Weekly roundup February 17, 2023
A few interesting things I’ve seen, heard, read, or thought about this week.
Best reads 📚
- There Is No Dignity in This Kind of America by Jamelle Bouie, one NYT columnist who does actually get it right when it comes to understanding the dangerous attacks on trans people. “Politicians and those of us in the media tend to frame these conflicts as part of a “culture war,” which downplays their significance to our lives — not just as people living in the world, but as presumably equal citizens in a democracy.” I was proud to add my name to this open letter to the NYT’s standards editor condemning the ongoing unethical anti-trans bias in its coverage of trans, non-binary and gender nonconforming people.

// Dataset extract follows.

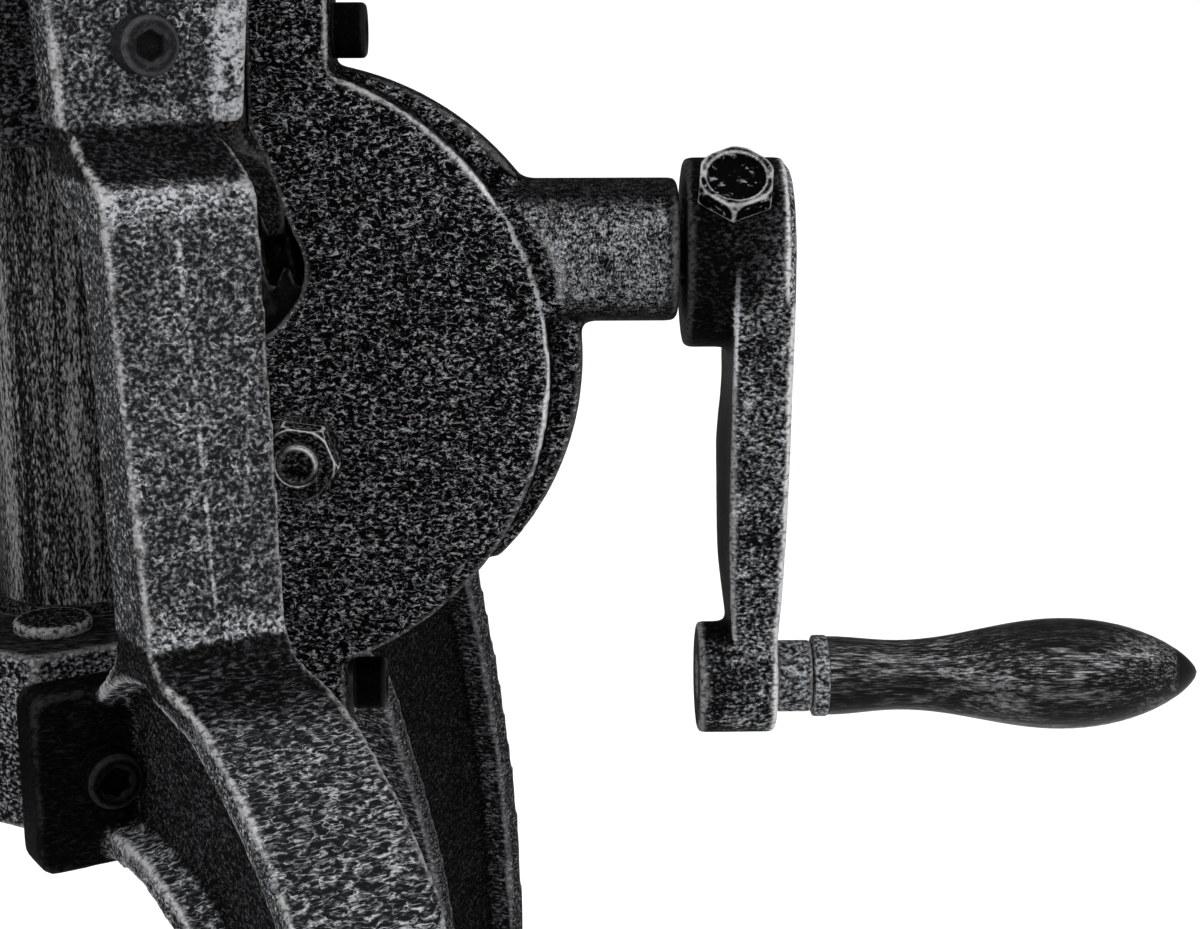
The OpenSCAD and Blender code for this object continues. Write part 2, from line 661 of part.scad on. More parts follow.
module gear_axle_bolt() {
    len = housing_w + 2 * 1.5 + axle_nut_h + 0.5;
    color(worn) up() translate([axle_x, housing_w / 2 + 1.5, axle_z]) rotate([90, 0, 0]) {
        cylinder(d = axle_d, h = len - 1);
        translate([0, 0, len - 1]) cylinder(d1 = axle_d, d2 = axle_d - 1.6, h = 1);
        translate([0, 0, -axle_nut_h + 1.6]) hex(axle_af, axle_nut_h - 1.6);
    }
}
module gear_axle_nut() {
    color(worn) up() translate([axle_x, -housing_w / 2 - 1.5, axle_z]) rotate([90, 8, 0])
        difference() {
            intersection() {
                hex(axle_af, axle_nut_h);
                translate([0, 0, -2]) cylinder(d1 = axle_af + 7, d2 = axle_af + 0.6, h = axle_nut_h + 2);
            }
            translate([0, 0, -1]) cylinder(d = axle_d + 0.1, h = axle_nut_h + 2);
        }
}
module axle_washers() {
    color(worn) up() for (s = [1, -1])
        translate([axle_x, s > 0 ? housing_w / 2 + 1.5 : -housing_w / 2, axle_z]) rotate([90, 0, 0])
            tube(axle_af + 3, axle_d + 0.1, 1.5);
}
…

“Demanding rigor in sourcing and being aware of how bad framing can mislead is not activism; it’s something we teach in journalism school every day.” — Elizabeth Spires, contributing writer, NYT Opinion.
- “This report sees journalistic “bias” less as partisanship and more as relying on too-comfortable habits.” by Joshua Benton. I was thinking about this January piece when I read reporting this week on the new Congressional Budget Office forecasts on our rising national debt. “Reporters bring unspoken assumptions about what fiscal choices are ‘good’ or ‘bad.’ Those assumptions can make choices seem like mandates.” We often focus on potential left/right political biases in news, but so many other, sometimes unconscious biases or gaps in our understanding shape the news in powerful and unexamined ways.
- 2023: The year equitable journalism goes mainstream by Lindsay Green-Barber. I’ve long used Lindsay’s 2018 definition of engaged journalism in my course and talks. In this piece, she distinguishes engaged journalism from “equitable journalism.” I am sometimes frustrated by the sheer number of terms floating around in our corner of the journalism universe and the lack of consensus on what they mean, and I am not sure if we need a new term or if equitable journalism is it. That said, this taxonomy is useful, clear, and helps to add some nuance.
Photo 📸
Thoughts 🤓
“In high conflict, we tend to pick the wrong fights with the wrong people,” Amanda Ripley, author of High Conflict, wrote on Twitter. “It’s an understandable urge to blame the target that is nearest. But it distracts us from the right fight, the one we really need to have.”
I’ve been thinking about this a lot lately. It does often feel like a tremendous amount of energy in the spaces I frequent get consumed with fighting with people with whom we largely agree on the most important things, like basic human rights and dignity. Meanwhile, deeply alarming threats to basic bodily autonomy and freedom are exploding all around us.
🚨Yikes
- News out of Florida continues to be disturbing on many issues. Here’s another one. DeSantis, Aiming at a Favorite Foil, Wants to Roll Back Press Freedom “Essentially what they’re saying is that they want to crack down on American journalism,” he said.
- I had a great conversation this week with Crystal Good, the founder of Black By God, a community-led news organization based in West Virginia that aims to provide a more nuanced portrayal of the Black Experience in the Appalachian region. Her work is vitally important for many reasons, but the status of West Virginia media in general is very alarming, as evidenced by this piece, among several others: Reporter’s dismissal exposes political pressures on West Virginia Public Broadcasting
Engagement Journalism News
- This week, the Newmark Journalism School at CUNY hosted the Black Twitter Summit. I was thrilled to be able to attend the event as an observer along with one of my students, Zakiyyah Woods. My friend Meredith Clark, an associate professor at Northeastern University, helped bring together an incredible group of scholars, long-time Black Twitter participants, activists and technologists to talk about the state and future of Black Twitter and more broadly, how we can learn from it to build more equitable, participatory, safer spaces for conversation and connection on the Internet. I’m still digesting what I learned, but I was struck by how participants described the joy, creativity, and organizing that Twitter enabled but also the severe levels of dangerous, real world abuse and vitriol that particularly Black women experience there. While it’s certainly not news that social platforms can bring both negative and positive outcomes, the range of different experiences described helped to elevate the complexity of social networks, how Black Twitter and other online communities are far from a monolith, and more. I also was glad to have leading developers who helped build some of the major platforms in the room listening, because they have the skills, power, and connections to help build and hone the tools we need.